DATA PROVIDED:

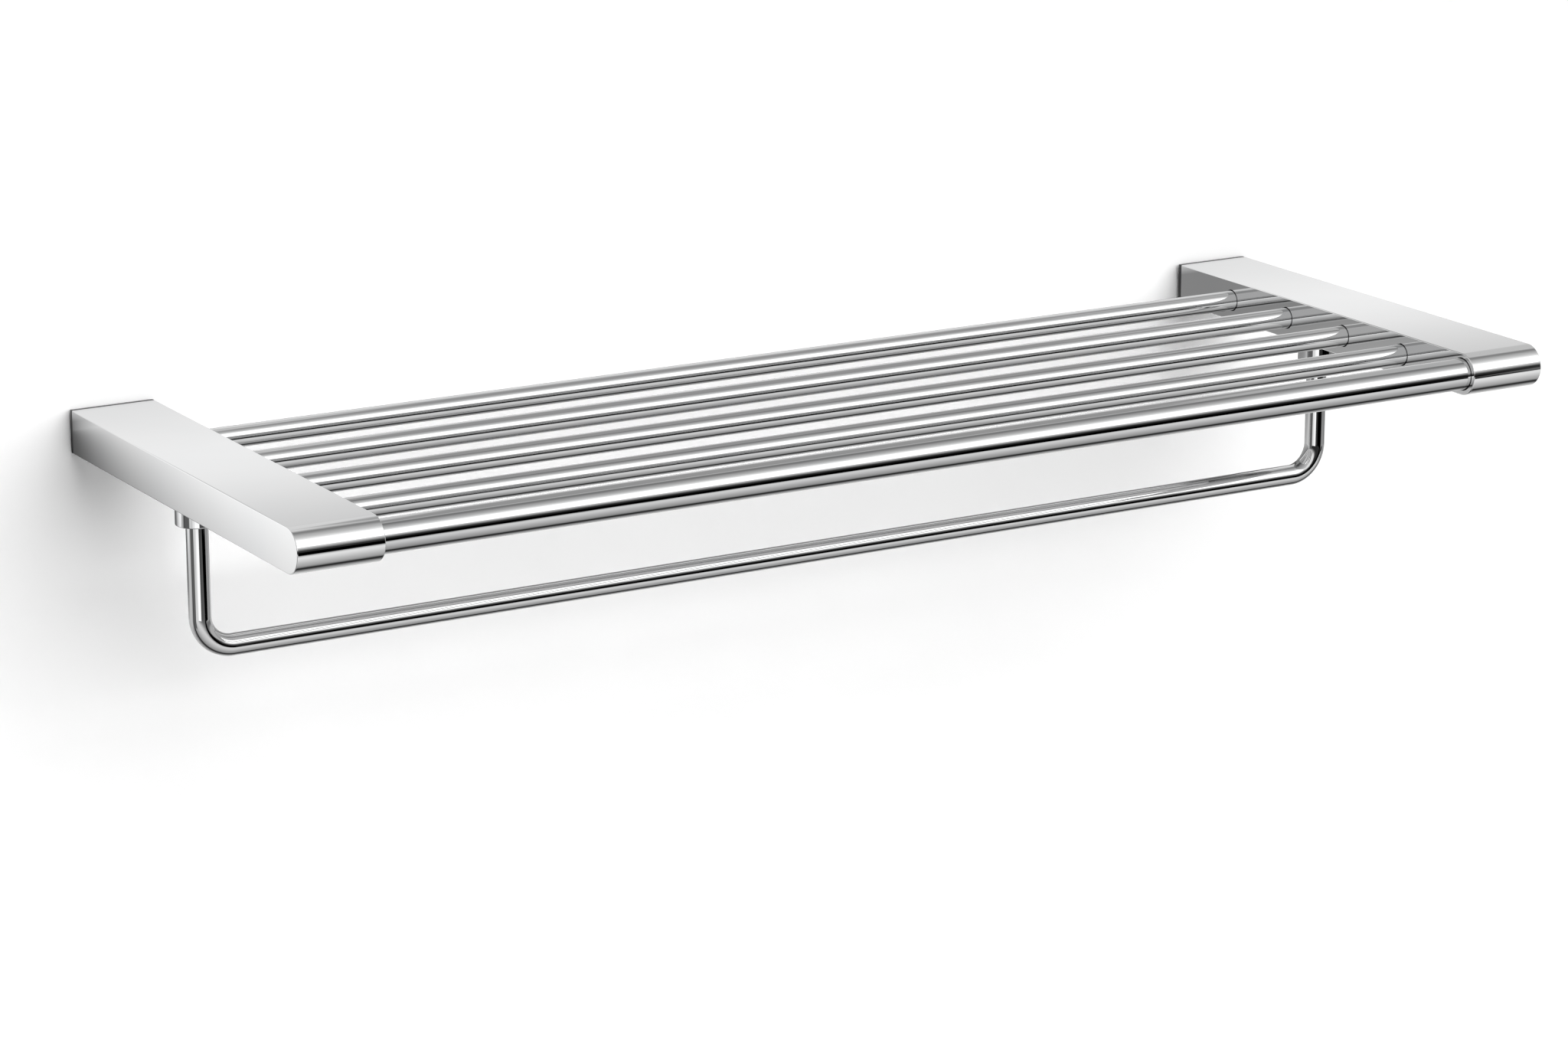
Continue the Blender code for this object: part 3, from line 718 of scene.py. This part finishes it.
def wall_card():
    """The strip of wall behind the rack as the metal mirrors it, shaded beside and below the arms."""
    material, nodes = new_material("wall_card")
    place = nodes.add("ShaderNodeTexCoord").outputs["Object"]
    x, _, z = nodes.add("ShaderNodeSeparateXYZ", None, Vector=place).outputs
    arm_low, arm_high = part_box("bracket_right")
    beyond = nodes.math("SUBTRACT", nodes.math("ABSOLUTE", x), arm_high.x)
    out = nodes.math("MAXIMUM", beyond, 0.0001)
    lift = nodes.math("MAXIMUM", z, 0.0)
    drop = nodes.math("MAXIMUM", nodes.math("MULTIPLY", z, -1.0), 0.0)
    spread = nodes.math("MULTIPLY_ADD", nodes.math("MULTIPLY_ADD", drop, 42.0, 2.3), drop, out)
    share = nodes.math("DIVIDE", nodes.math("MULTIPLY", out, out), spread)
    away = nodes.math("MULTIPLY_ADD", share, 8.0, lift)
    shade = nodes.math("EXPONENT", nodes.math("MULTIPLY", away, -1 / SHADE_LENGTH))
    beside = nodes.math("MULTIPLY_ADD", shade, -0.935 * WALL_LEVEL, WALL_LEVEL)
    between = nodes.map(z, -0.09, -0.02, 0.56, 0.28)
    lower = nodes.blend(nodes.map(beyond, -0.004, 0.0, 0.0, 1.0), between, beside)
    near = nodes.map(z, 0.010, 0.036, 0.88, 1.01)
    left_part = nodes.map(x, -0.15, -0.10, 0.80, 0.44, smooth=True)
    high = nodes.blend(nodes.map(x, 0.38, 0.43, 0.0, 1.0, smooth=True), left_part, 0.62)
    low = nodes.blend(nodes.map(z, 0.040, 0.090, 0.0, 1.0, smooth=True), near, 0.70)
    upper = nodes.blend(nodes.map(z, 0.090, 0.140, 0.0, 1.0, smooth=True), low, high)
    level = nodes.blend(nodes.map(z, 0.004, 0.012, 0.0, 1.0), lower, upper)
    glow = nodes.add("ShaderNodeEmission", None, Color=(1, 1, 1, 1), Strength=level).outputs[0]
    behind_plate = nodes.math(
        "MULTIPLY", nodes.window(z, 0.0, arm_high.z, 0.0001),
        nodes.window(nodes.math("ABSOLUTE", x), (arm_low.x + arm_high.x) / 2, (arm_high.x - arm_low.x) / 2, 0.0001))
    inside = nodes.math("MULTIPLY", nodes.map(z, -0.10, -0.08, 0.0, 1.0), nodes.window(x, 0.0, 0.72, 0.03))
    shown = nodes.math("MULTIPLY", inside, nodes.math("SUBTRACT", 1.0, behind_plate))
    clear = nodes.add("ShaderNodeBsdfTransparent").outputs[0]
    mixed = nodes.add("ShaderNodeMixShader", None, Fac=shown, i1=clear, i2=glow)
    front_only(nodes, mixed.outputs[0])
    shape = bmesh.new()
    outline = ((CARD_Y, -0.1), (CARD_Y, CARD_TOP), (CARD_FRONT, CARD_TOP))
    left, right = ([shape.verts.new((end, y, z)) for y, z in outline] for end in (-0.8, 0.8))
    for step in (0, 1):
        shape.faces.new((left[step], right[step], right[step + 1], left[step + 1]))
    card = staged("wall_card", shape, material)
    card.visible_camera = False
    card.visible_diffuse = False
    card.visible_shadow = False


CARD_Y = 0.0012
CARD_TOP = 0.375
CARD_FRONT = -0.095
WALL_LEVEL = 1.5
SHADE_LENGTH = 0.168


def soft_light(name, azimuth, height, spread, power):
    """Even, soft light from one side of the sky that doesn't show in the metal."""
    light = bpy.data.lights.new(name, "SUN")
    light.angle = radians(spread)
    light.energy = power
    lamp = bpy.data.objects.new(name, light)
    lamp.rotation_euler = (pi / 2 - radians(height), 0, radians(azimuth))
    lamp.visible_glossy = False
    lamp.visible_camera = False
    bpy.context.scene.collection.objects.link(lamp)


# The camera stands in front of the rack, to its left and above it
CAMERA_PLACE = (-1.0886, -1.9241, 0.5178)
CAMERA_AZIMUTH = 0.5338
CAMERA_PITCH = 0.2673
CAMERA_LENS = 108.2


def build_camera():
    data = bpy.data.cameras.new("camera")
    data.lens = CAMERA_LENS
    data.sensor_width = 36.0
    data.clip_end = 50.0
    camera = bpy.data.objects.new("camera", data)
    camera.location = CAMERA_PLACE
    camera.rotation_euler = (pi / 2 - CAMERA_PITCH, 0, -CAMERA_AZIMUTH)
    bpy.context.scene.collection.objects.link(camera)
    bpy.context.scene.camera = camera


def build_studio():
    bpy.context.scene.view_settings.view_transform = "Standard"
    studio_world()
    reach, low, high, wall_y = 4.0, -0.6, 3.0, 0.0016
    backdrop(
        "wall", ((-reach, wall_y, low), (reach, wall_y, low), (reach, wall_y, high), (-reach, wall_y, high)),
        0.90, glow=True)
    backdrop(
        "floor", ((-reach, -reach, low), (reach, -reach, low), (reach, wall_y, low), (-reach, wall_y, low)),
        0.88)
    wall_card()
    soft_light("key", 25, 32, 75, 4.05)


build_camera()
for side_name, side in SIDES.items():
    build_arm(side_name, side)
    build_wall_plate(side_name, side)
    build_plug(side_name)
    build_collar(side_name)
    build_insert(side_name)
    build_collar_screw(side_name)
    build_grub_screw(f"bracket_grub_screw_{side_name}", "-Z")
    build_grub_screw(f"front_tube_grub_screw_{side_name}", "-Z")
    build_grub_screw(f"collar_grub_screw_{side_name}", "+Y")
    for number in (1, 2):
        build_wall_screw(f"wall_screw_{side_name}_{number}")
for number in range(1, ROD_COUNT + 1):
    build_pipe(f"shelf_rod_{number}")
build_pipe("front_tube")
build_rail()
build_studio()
--
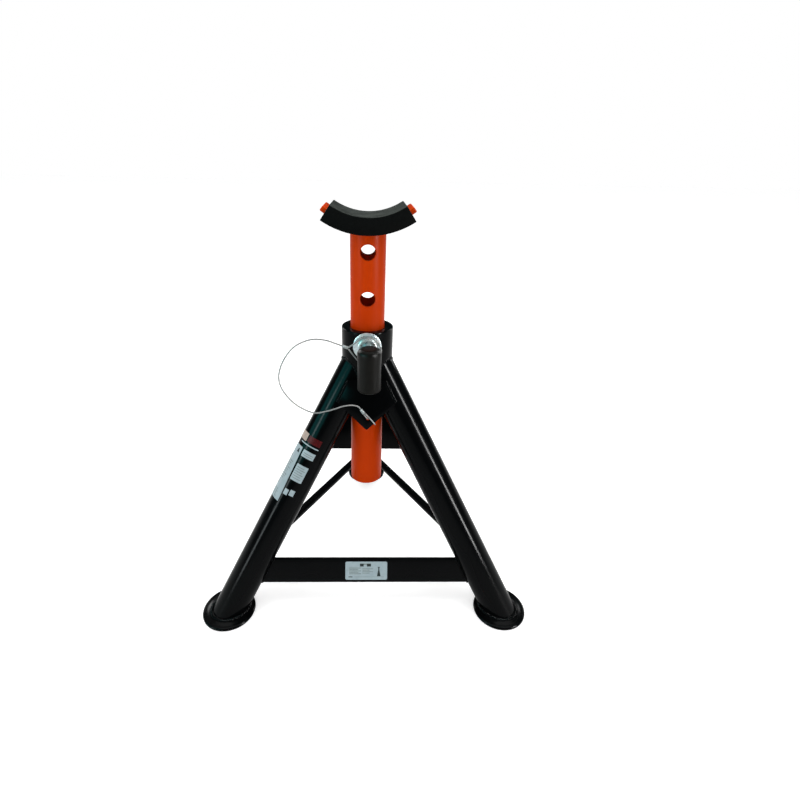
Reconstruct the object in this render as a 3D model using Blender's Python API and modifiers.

STATED EXERCISE:
Only lines with "from" are wanted here; list each of them.

FINAL RESULT:
Continue the Blender code for this object: part 3, from line 718 of scene.py. This part finishes it.
    """Even, soft light from one side of the sky that doesn't show in the metal."""